▶ Given task
Reproduce the records exactly.

(Entries with parts and joints)
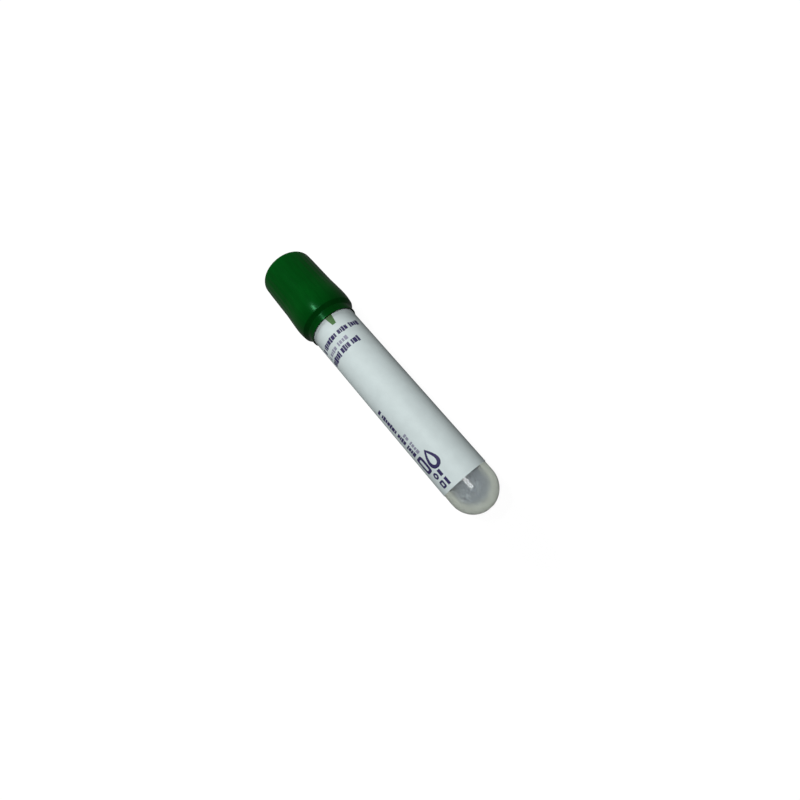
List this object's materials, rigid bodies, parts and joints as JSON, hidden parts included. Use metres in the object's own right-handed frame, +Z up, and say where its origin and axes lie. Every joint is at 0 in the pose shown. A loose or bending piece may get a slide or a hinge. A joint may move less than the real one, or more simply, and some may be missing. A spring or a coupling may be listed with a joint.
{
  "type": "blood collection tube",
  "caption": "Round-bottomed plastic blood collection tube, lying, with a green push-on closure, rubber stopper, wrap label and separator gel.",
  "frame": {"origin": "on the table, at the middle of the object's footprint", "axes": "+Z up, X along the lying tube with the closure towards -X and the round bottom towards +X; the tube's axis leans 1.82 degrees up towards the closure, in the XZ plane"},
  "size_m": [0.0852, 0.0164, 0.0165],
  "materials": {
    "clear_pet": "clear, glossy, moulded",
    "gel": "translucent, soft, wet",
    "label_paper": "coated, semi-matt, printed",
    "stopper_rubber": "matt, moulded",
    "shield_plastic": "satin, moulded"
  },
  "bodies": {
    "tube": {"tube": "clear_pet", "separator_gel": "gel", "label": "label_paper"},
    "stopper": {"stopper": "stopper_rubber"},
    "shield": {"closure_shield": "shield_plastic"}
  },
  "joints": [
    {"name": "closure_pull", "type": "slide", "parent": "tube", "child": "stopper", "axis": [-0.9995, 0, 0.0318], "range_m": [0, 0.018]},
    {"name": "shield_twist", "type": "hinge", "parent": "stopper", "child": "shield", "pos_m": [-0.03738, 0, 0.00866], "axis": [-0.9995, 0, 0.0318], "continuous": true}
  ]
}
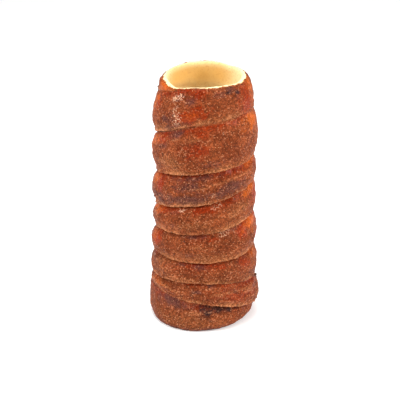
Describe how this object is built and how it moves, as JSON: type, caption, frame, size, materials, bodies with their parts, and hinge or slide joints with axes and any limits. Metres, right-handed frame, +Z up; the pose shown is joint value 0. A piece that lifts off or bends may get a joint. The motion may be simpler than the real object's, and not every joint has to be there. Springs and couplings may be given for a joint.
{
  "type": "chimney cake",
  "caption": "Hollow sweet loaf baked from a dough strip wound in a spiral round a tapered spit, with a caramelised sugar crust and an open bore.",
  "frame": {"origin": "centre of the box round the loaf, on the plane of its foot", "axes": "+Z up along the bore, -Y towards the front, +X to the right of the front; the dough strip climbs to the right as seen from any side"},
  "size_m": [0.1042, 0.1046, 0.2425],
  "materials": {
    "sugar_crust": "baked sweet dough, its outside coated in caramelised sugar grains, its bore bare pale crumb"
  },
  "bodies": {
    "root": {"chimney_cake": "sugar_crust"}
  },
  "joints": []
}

▶ Final result
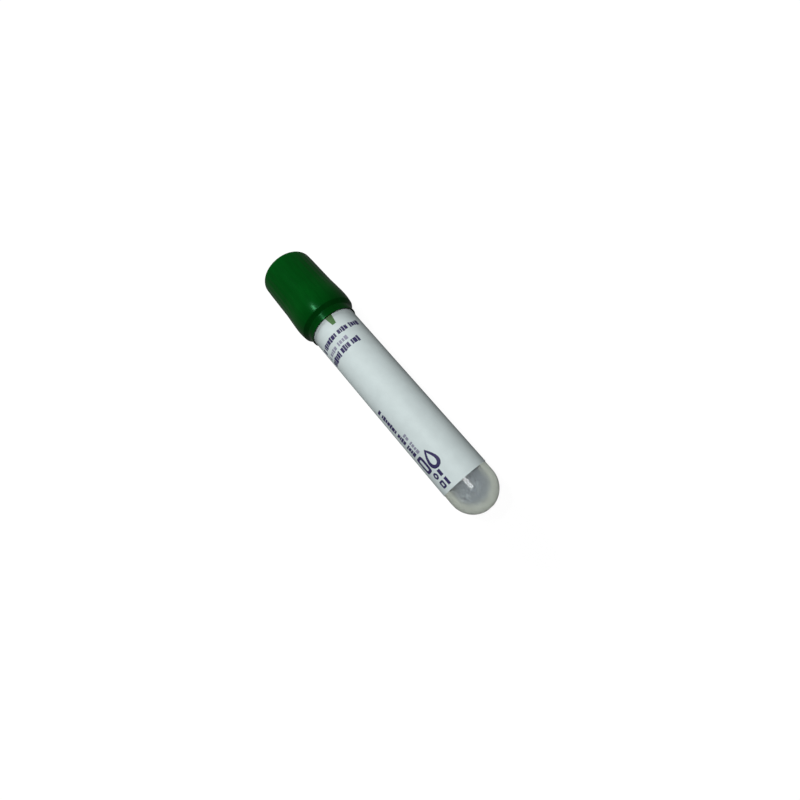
List this object's materials, rigid bodies, parts and joints as JSON, hidden parts included. Use metres in the object's own right-handed frame, +Z up, and say where its origin and axes lie. Every joint is at 0 in the pose shown. A loose or bending piece may get a slide or a hinge. A joint may move less than the real one, or more simply, and some may be missing. A spring or a coupling may be listed with a joint.
{
  "type": "blood collection tube",
  "caption": "Round-bottomed plastic blood collection tube, lying, with a green push-on closure, rubber stopper, wrap label and separator gel.",
  "frame": {"origin": "on the table, at the middle of the object's footprint", "axes": "+Z up, X along the lying tube with the closure towards -X and the round bottom towards +X; the tube's axis leans 1.82 degrees up towards the closure, in the XZ plane"},
  "size_m": [0.0852, 0.0164, 0.0165],
  "materials": {
    "clear_pet": "clear, glossy, moulded",
    "gel": "translucent, soft, wet",
    "label_paper": "coated, semi-matt, printed",
    "stopper_rubber": "matt, moulded",
    "shield_plastic": "satin, moulded"
  },
  "bodies": {
    "tube": {"tube": "clear_pet", "separator_gel": "gel", "label": "label_paper"},
    "stopper": {"stopper": "stopper_rubber"},
    "shield": {"closure_shield": "shield_plastic"}
  },
  "joints": [
    {"name": "closure_pull", "type": "slide", "parent": "tube", "child": "stopper", "axis": [-0.9995, 0, 0.0318], "range_m": [0, 0.018]},
    {"name": "shield_twist", "type": "hinge", "parent": "stopper", "child": "shield", "pos_m": [-0.03738, 0, 0.00866], "axis": [-0.9995, 0, 0.0318], "continuous": true}
  ]
}
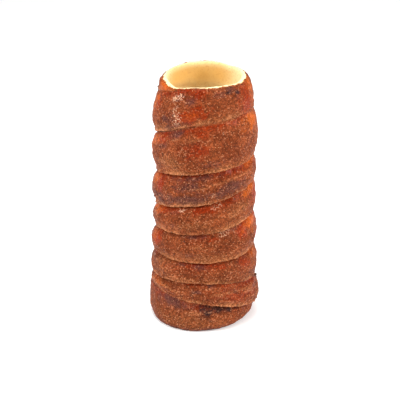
Describe how this object is built and how it moves, as JSON: type, caption, frame, size, materials, bodies with their parts, and hinge or slide joints with axes and any limits. Metres, right-handed frame, +Z up; the pose shown is joint value 0. A piece that lifts off or bends may get a joint. The motion may be simpler than the real object's, and not every joint has to be there. Springs and couplings may be given for a joint.
{
  "type": "chimney cake",
  "caption": "Hollow sweet loaf baked from a dough strip wound in a spiral round a tapered spit, with a caramelised sugar crust and an open bore.",
  "frame": {"origin": "centre of the box round the loaf, on the plane of its foot", "axes": "+Z up along the bore, -Y towards the front, +X to the right of the front; the dough strip climbs to the right as seen from any side"},
  "size_m": [0.1042, 0.1046, 0.2425],
  "materials": {
    "sugar_crust": "baked sweet dough, its outside coated in caramelised sugar grains, its bore bare pale crumb"
  },
  "bodies": {
    "root": {"chimney_cake": "sugar_crust"}
  },
  "joints": []
}